Between the Shelves

Les Liaisons Dangereuses.  The Chicago World’s Fair of 1893: A Photographic Record (a Dover original). Just Kids, by Patti Smith, with its winsome pair on the cover. The lilting new version of Fairy Tales of the Brothers Grimm.

My stacks. A cross-section.

goode vrouw

I always get kind of alarmed when I hear about people who organize their bookshelves perfectly by color. Or by the height of the spine. Or even by subject. I guess I feel kind of abashed because my shelves look like someone just threw a bunch of volumes into them and the way they landed is the way they stuck.

I expect the stately, big public libraries I visit to be properly arranged. At the New York Public Library on 42nd Street, I insist that the chit I hand in for a research item lead unfailingly  to a number on the overhead board, a 155, say, that corresponds to the book I will then pick up at the wood-framed window. I don’t like to wait, even in the lovely caramel-smelling ambience of the Rose Reading Room, where I can spend my time gazing up at the fluffy clouds floating in azure. And, though I love wandering the mysterious stacks at Columbia University’s Butler Library, I expect to set my hands on the thing cited in the catalogue where  and when I want it. As with the following super-polished domestic book sanctuaries, everything is organized.

one library

three library

Not so at my home.

My own library, as I said, is a shambles. Gardens of the Gilded Age is wedged next to A Confederacy of Dunces, which is neighbor to The Goode Vrouw of Mana-ha-ta, by Mrs. John King Van Rensselaer (Scribner’s, 1898, signed by the author). The Goode Vrouw was a priceless source to me for everything I’ve written about Dutch colonial women. Some of my favorite books, like the latter, are end of the line library volumes, dumped when the branch needed room for contemporary titles. Some are by friends: Yodel-Ay-Ee-Oooo: The Secret History of Yodeling Around the World, by foremost authority Bart Plantenga. On my shelf, it sits somewhat awkwardly next to Roderick Nash’s Wilderness and the American Mind.

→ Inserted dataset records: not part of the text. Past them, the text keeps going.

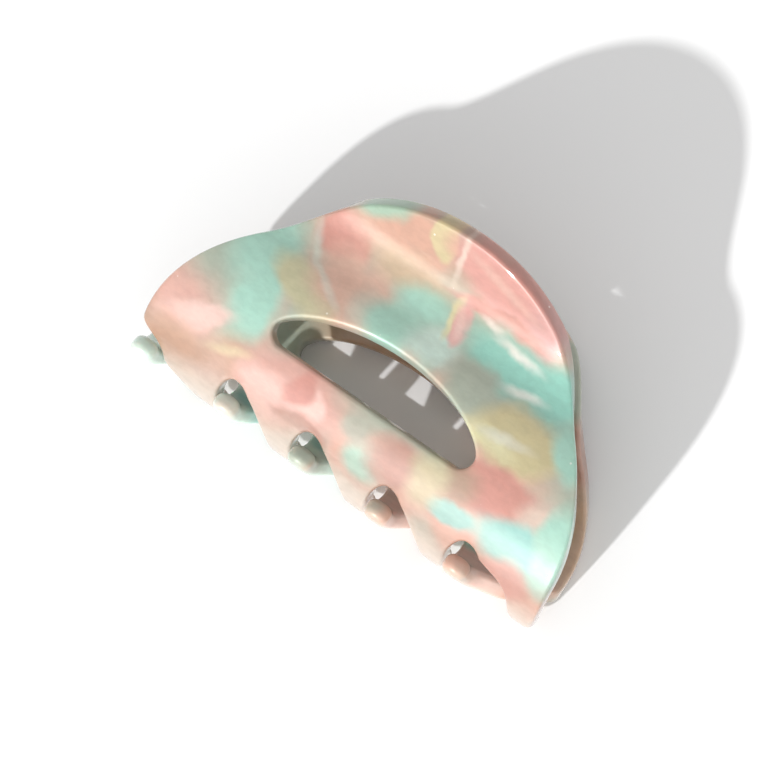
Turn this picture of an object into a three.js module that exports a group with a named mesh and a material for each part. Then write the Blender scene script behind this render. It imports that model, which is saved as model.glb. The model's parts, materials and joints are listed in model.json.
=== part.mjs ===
// Claw clip: two bent acetate jaws with interlacing teeth, hinged on a sprung steel pin.
// Units are millimetres. The clip lies on its back jaw: X runs along the hinge pin,
// Y from the teeth to the finger tabs, Z up. The origin is on the surface it lies on,
// below the middle of the clip.

import * as THREE from 'three';

// ---- driving dimensions -------------------------------------------------------------

// Sheet and bends. A jaw is cut from flat sheet, then bent about lines parallel to the pin.
const SHEET = 3.5;
const WAIST_GAP = 8.7;                       // from the pin's axis to the outer face at the waist
const TAB_LENGTH = 7.7;                      // straight part of the finger tab
const BENDS = [                              // in order from the tab to the teeth, angles in degrees
  { radius: 10.6, from: 46, to: -25 },       // waist
  { radius: 25.4, from: -25, to: 36 },       // belly
  { radius: 15.5, from: 36, to: 70 },        // teeth
  { radius: 9, from: 70, to: 120 },          // tips, hooked in past the middle
];

// Outline of the flat sheet: x across, s down from the tab's edge to the teeth.
const HALF_LENGTH = 44;
const WIDEST_AT = 46.6;
const SHOULDER = { x: 28.9, s: 15.8, slope: 50.6, above: 10.7, below: 11.6 };
const CROWN_HANDLE = 14.2;
const SIDE_HANDLE = 13.4;

// D-shaped cutout: a low dome over a straight lower edge with rounded corners.
const CUTOUT = { halfWidth: 21.4, top: 25.9, bottom: 37.3, corner: 2.8, sideHandle: 3.0, topHandle: 11.8 };

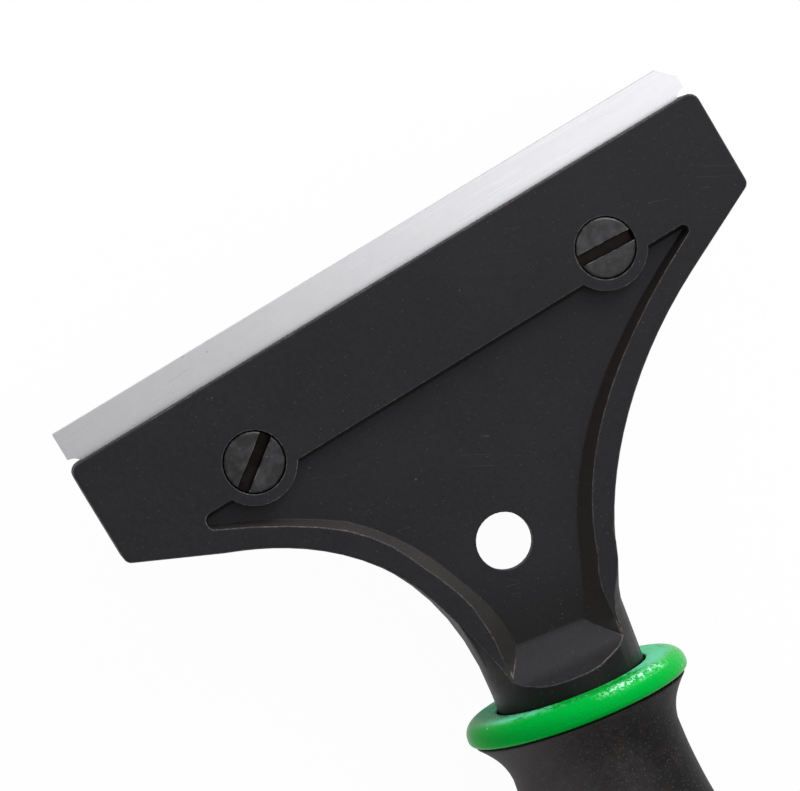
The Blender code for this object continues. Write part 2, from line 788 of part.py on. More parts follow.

Living in the Cabin, where every inch of space is precious, meant giving up dozens of cartons of books.  Some to the library, some to the Strand (for precious little resale value), some for pennies at the yard sale. Painful as it was to do it — and with boxes still in storage — we survived,  managing to to keep, say, one in twenty. There is a bookcase about the size of a coffin along the wall of the living room. That is all. Are those, the books favored enough to keep, the ones that I read? Do I turn and re-turn the pages, hold them, go back to them?

Infrequently.

Library hardbacks in their glossy sheaths, the dozens of e-books that hide themselves in my Kindle, the occasional irresistible find on the table at a great independent book store. Those go by my bedside, not my winnowed, cherished chums on the bookshelves. Occasionally I’ll return to Tristram Shandy (the first novel I really fell for with, in high school), or one of the two brilliant Alices, Gertrude Stein’s Autobiography of Alice B. Toklas or The Diary of Alice James. I might dive down into the disordered waves and come up with a gem. But otherwise the books on the cabin’s shelves — in chaos — are only to keep, to have, to save, to nurse a taste for, the way you might keep a bar of divinely dense chocolate in the refrigerator for the day you need to take a bite.

It needn’t be perfect to be delicious.